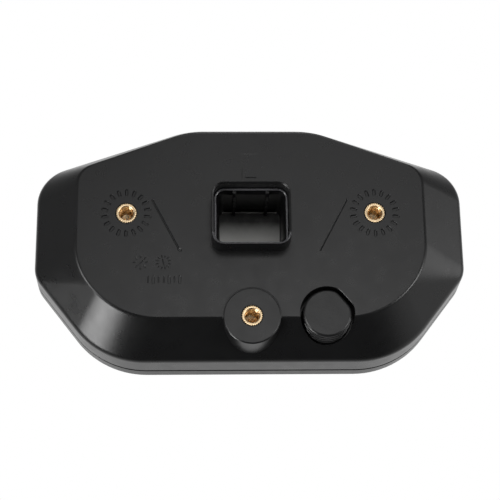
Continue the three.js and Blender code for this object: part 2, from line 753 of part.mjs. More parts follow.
// Height of the middle of the telltale columns.
function columnZ() {
  return (TELLTALE_Z[0] + TELLTALE_Z.at(-1)) / 2;
}

// The ribbon from the back of the display through the board's slot, by its bends in height and depth.
function displayFlex() {
  const displayY = DISPLAY_BACK_Y + FLEX_DISPLAY_RISE;
  const boardY = BOARD_BACK_Y + FLEX_BOARD_RISE;
  const [, connectorZ] = FLEX_CONNECTOR.place;
  const [, connectorHeight] = FLEX_CONNECTOR.size;
  const bends = [
    [FLEX_SLOT_Z - FLEX_TAIL, displayY],
    [FLEX_SLOT_Z - FLEX_BEND, displayY],
    [FLEX_SLOT_Z, BOARD_FRONT_Y - 2 * REST_GAP],
    [FLEX_SLOT_Z, BOARD_BACK_Y + FLEX_THICKNESS],
    [FLEX_SLOT_Z + FLEX_BEND, boardY],
    [connectorZ - connectorHeight / 2 - FLEX_THICKNESS, boardY],
  ];
  const right = bends.map(([z, y]) => new THREE.Vector2(y, z + FLEX_THICKNESS / 2));
  const left = bends.map(([z, y]) => new THREE.Vector2(y + FLEX_THICKNESS, z)).reverse();
  const section = new THREE.Shape([...right, ...left]);
  const ribbon = new THREE.ExtrudeGeometry(section, { depth: FLEX_WIDTH, bevelEnabled: false, steps: 1 });
  const depthHeightWidth = new THREE.Matrix4().set(0, 0, 1, 0, 1, 0, 0, 0, 0, 1, 0, 0, 0, 0, 0, 1);
  ribbon.applyMatrix4(depthHeightWidth);
  ribbon.translate(FLEX_X - FLEX_WIDTH / 2, 0, 0);
  return solid(ribbon);
}

// The plate that holds the display, the light guides and the board, open wherever something looks through.
function displayCarrier() {
  const outer = outline(CHAMFER_FOOT, draftAt(SEAM_Y) - CARRIER_INSET);
  const [barWidth, barHeight] = GUIDE_BAR;
  const [boardThread] = BOARD_SCREW;
  const [thread, head, headHeight] = CARRIER_SCREW;
  const windows = [moduleOutline(-FIT_GAP)];
  [-TELLTALE_X, TELLTALE_X].forEach((x) => {
    windows.push(rectangle(barWidth + 2 * FIT_GAP, barHeight + 2 * FIT_GAP, x, columnZ()));
  });
  buttonPlaces().forEach(({ x }) => {
    const width = SWITCH_BODY + 2 * SWITCH_MARGIN;
    windows.push(rectangle(width, SWITCH_BODY + 2 * FIT_GAP, x, BUTTON_Z));
  });
  const sensorWindow = SENSOR_SIZE + 2 * SENSOR_MARGIN;
  windows.push(rectangle(sensorWindow, sensorWindow, 0, SENSOR_Z));
  BOARD_SCREWS.forEach(([x, z]) => windows.push(circle(boardThread + FIT_GAP, x, z, SMALL_ROUND)));
  CARRIER_SCREWS.forEach(([x, z]) => windows.push(circle(thread + FIT_GAP, x, z, SMALL_ROUND)));
  const plate = prism(outer, CARRIER_BACK_Y, DISPLAY_FRONT_Y, windows);
  const seatY = CARRIER_BACK_Y - headHeight - 2 * REST_GAP;
  return CARRIER_SCREWS.reduce((body, [x, z]) => (
    body.subtract(cylinder(head + FIT_GAP, x, z, CARRIER_BACK_Y + OVERSHOOT, seatY, SMALL_ROUND))), plate);
}

function lightGuide(x) {
  const barBack = CARRIER_BACK_Y - REST_GAP;
  const [barWidth, barHeight] = GUIDE_BAR;
  const tipY = LENS_FRONT_Y + LENS_THICKNESS + REST_GAP + MASK_THICKNESS + REST_GAP;
  const bar = prism(rectangle(barWidth, barHeight, x, columnZ()), barBack, barBack - GUIDE_BAR_DEPTH);
  return TELLTALE_Z.reduce((body, z) => (
    body.add(cylinder(TELLTALE_RADIUS - FIT_GAP, x, z, barBack - OVERSHOOT, tipY, SMALL_ROUND))), bar);
}

// ---------- main board ----------

function mainBoard() {
  const [thread] = BOARD_SCREW;
  const holes = pinPlaces().map(pinHole);
  holes.push(rectangle(...FLEX_SLOT, FLEX_X, FLEX_SLOT_Z));
  BOARD_SCREWS.forEach(([x, z]) => holes.push(circle(thread + FIT_GAP, x, z, SMALL_ROUND)));
  return prism(outline(CHAMFER_FOOT, draftAt(SEAM_Y) - BOARD_INSET), BOARD_BACK_Y, BOARD_FRONT_Y, holes);
}

// A box that stands on the back of the board.
function boardBox({ size: [width, height, rise], place: [x, z] }) {
  const footY = BOARD_BACK_Y + REST_GAP;
  return prism(rectangle(width, height, x, z), footY + rise, footY);
}

function boardCan(radius, rise, [x, z]) {
  const footY = BOARD_BACK_Y + REST_GAP;
  return cylinder(radius, x, z, footY + rise, footY);
}

function buzzer() {
  const [x, z] = BUZZER_PLACE;
  const topY = BOARD_BACK_Y + REST_GAP + BUZZER_RISE;
  const floorY = topY - BUZZER_HOLE_DEPTH;
  const hole = cylinder(BUZZER_HOLE_RADIUS, x, z, topY + OVERSHOOT, floorY, SMALL_ROUND);
  return boardCan(BUZZER_RADIUS, BUZZER_RISE, BUZZER_PLACE).subtract(hole);
}

function lightSensor() {
  const footY = BOARD_FRONT_Y - REST_GAP;
  return prism(rectangle(SENSOR_SIZE, SENSOR_SIZE, 0, SENSOR_Z), footY, footY - SENSOR_HEIGHT);
}

// ---------- buttons ----------

function pushButton(x) {
  const flangeBack = BUTTON_FLANGE_Y + BUTTON_FLANGE_THICKNESS;
  const cap = prism(pill(BUTTON_CAP, x, BUTTON_Z), flangeBack, BUTTON_FRONT_Y);
  const flange = prism(pill(BUTTON_FLANGE, x, BUTTON_Z), flangeBack, BUTTON_FLANGE_Y);
  const stemFootY = flangeBack - OVERSHOOT;
  const stem = cylinder(BUTTON_STEM_RADIUS, x, BUTTON_Z, BUTTON_STEM_END_Y, stemFootY);
  return cap.add(flange).add(stem);
}

function buttonBoot(x) {
  const hole = circle(BUTTON_STEM_RADIUS + FIT_GAP, x, BUTTON_Z);
  const backY = GUIDE_END_Y - REST_GAP;
  return ring(pill(BUTTON_FLANGE, x, BUTTON_Z), hole, backY, backY - BOOT_THICKNESS);
}

function tactSwitch(x) {
  const footY = BOARD_FRONT_Y - REST_GAP;
  const [plungerRadius, plungerRise] = SWITCH_PLUNGER;
  const body = prism(rectangle(SWITCH_BODY, SWITCH_BODY, x, BUTTON_Z), footY, footY - SWITCH_HEIGHT);
  const plungerEnd = footY - SWITCH_HEIGHT - plungerRise;
  const plungerFoot = footY - OVERSHOOT;
  return body.add(cylinder(plungerRadius, x, BUTTON_Z, plungerFoot, plungerEnd, SMALL_ROUND));
}

// ---------- screws ----------

function panScrew([thread, head, headHeight], length, x, z, seatY) {
  return turned([
    [0, seatY + headHeight],
    [head - SCREW_HEAD_EDGE, seatY + headHeight],
    [head, seatY + headHeight / 2],
    [head, seatY],
    [thread, seatY],
    [thread, seatY - length + thread],
    [0, seatY - length],
  ], x, z, SMALL_ROUND);
}

// ---------- assembly ----------

addPart('rear_case', rearCase(), MATERIAL.casePlastic);
addPart('front_bezel', frontBezel(), MATERIAL.bezelPlastic);
addPart('case_gasket', caseGasket(), MATERIAL.rubber);
insertPlaces().forEach((place) => addPart(place.name, brassInsert(place), MATERIAL.brass));

addPart('connector_header', connectorHeader(), MATERIAL.innerPlastic);
addPart('connector_wafer', connectorWafer(), MATERIAL.wafer);
pinPlaces().forEach((place) => addPart(place.name, connectorPin(place), MATERIAL.tin));

addPart('vent_cap', ventCap(), MATERIAL.casePlastic);
addPart('vent_body', ventBody(), MATERIAL.innerPlastic);
addPart('vent_seal', ventSeal(), MATERIAL.rubber);
addPart('vent_membrane', ventMembrane(), MATERIAL.membrane);

addPart('lens', lens(), MATERIAL.lens);
addPart('lens_seal', lensSeal(), MATERIAL.rubber);
addPart('mask_panel', maskPanel(), MATERIAL.mask);
addPart('display_can', displayCan(), MATERIAL.steel);
addPart('display_glass', displayGlass(), MATERIAL.display);
addPart('display_backlight', displayBacklight(), MATERIAL.backlight);
addPart('display_flex', displayFlex(), MATERIAL.flex);
addPart('display_carrier', displayCarrier(), MATERIAL.innerPlastic);
addPart('light_guide_left', lightGuide(-TELLTALE_X), MATERIAL.guide);
addPart('light_guide_right', lightGuide(TELLTALE_X), MATERIAL.guide);

addPart('main_board', mainBoard(), MATERIAL.board);
addPart('flex_connector', boardBox(FLEX_CONNECTOR), MATERIAL.wafer);
addPart('processor', boardBox(PROCESSOR), MATERIAL.chip);
addPart('memory_chip', boardBox(MEMORY_CHIP), MATERIAL.chip);
addPart('bus_transceiver', boardBox(BUS_TRANSCEIVER), MATERIAL.chip);
addPart('power_inductor', boardBox(POWER_INDUCTOR), MATERIAL.chip);
CAPACITOR_PLACES.forEach((place, index) => {
  const capacitor = boardCan(CAPACITOR_RADIUS, CAPACITOR_RISE, place);
  addPart(`capacitor_${index + 1}`, capacitor, MATERIAL.steel);
});
addPart('buzzer', buzzer(), MATERIAL.chip);
addPart('light_sensor', lightSensor(), MATERIAL.chip);

buttonPlaces().forEach(({ side, x }) => {
  addPart(`button_${side}`, pushButton(x), MATERIAL.rubber);
  addPart(`button_boot_${side}`, buttonBoot(x), MATERIAL.rubber);
  addPart(`tact_switch_${side}`, tactSwitch(x), MATERIAL.steel);
});

BOARD_SCREWS.forEach(([x, z], index) => {
  const seatY = BOARD_BACK_Y + REST_GAP;
  const screw = panScrew(BOARD_SCREW, BOARD_SCREW_LENGTH, x, z, seatY);
  addPart(`board_screw_${index + 1}`, screw, MATERIAL.steel);
});
CARRIER_SCREWS.forEach(([x, z], index) => {
  const seatY = CARRIER_BACK_Y - CARRIER_SCREW[2] - REST_GAP;
  const screw = panScrew(CARRIER_SCREW, CARRIER_SCREW_LENGTH, x, z, seatY);
  addPart(`carrier_screw_${index + 1}`, screw, MATERIAL.steel);
});

export default group;
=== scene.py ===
"""Looks for a motorcycle instrument cluster, round its CAD frame.

Shapes are drawn in millimetres in the frame of the part: the flat back face is the plane y = 0, +Z is up as
mounted, the display faces -Y, and -X is the rider's left. Outlines are (x, z) points, sections (outline, y).
"""
import math

import bmesh
import bpy
import numpy as np
from mathutils import Matrix, Vector
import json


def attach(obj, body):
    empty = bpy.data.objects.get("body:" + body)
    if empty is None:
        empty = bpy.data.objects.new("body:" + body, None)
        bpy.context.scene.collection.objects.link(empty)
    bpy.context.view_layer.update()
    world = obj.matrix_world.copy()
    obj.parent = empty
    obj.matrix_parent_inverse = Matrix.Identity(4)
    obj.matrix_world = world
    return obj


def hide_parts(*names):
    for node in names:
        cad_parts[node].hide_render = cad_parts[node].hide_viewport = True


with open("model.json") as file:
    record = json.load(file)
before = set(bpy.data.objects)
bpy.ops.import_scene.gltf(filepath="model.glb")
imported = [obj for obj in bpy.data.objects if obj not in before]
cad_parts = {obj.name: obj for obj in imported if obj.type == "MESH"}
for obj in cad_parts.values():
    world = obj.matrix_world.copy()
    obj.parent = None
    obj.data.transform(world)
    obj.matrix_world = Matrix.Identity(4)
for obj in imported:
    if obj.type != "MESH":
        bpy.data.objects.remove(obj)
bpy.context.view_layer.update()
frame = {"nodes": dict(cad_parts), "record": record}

MM = 0.001
BODY = "cluster"

# ---------- driving dimensions, as in the CAD ----------

# Corners from the top down on the +X side: half-width, height, corner radius. The lower corners of the back
# face are a little rounder than in the CAD.
BACK_FACE = [(25, 55.5, 30), (68.7, 39.5, 9), (68.7, -2.3, 29), (50.6, -21.7, 34)]
CHAMFER_FOOT = [(25.2, 61.9, 40), (86, 41, 15), (86, -0.5, 11), (58.7, -35.6, 35)]
LENS = [(24, 57.1, 30), (81.2, 37.6, 10), (81.2, 1.2, 8), (63.6, -21.5, 8)]
CORNER_STEPS = 14
SMALLEST_RADIUS = 0.5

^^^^

**Requirements**
Begin at the line that has "BOARD_SCREWS.forEach(([x, z], index)"; stop after the line that has "obj.data.transform(world)". Copy every line in that span exactly.

**Solved problem**
BOARD_SCREWS.forEach(([x, z], index) => {
  const seatY = BOARD_BACK_Y + REST_GAP;
  const screw = panScrew(BOARD_SCREW, BOARD_SCREW_LENGTH, x, z, seatY);
  addPart(`board_screw_${index + 1}`, screw, MATERIAL.steel);
});
CARRIER_SCREWS.forEach(([x, z], index) => {
  const seatY = CARRIER_BACK_Y - CARRIER_SCREW[2] - REST_GAP;
  const screw = panScrew(CARRIER_SCREW, CARRIER_SCREW_LENGTH, x, z, seatY);
  addPart(`carrier_screw_${index + 1}`, screw, MATERIAL.steel);
});

export default group;
=== scene.py ===
"""Looks for a motorcycle instrument cluster, round its CAD frame.

Shapes are drawn in millimetres in the frame of the part: the flat back face is the plane y = 0, +Z is up as
mounted, the display faces -Y, and -X is the rider's left. Outlines are (x, z) points, sections (outline, y).
"""
import math

import bmesh
import bpy
import numpy as np
from mathutils import Matrix, Vector
import json


def attach(obj, body):
    empty = bpy.data.objects.get("body:" + body)
    if empty is None:
        empty = bpy.data.objects.new("body:" + body, None)
        bpy.context.scene.collection.objects.link(empty)
    bpy.context.view_layer.update()
    world = obj.matrix_world.copy()
    obj.parent = empty
    obj.matrix_parent_inverse = Matrix.Identity(4)
    obj.matrix_world = world
    return obj


def hide_parts(*names):
    for node in names:
        cad_parts[node].hide_render = cad_parts[node].hide_viewport = True


with open("model.json") as file:
    record = json.load(file)
before = set(bpy.data.objects)
bpy.ops.import_scene.gltf(filepath="model.glb")
imported = [obj for obj in bpy.data.objects if obj not in before]
cad_parts = {obj.name: obj for obj in imported if obj.type == "MESH"}
for obj in cad_parts.values():
    world = obj.matrix_world.copy()
    obj.parent = None
    obj.data.transform(world)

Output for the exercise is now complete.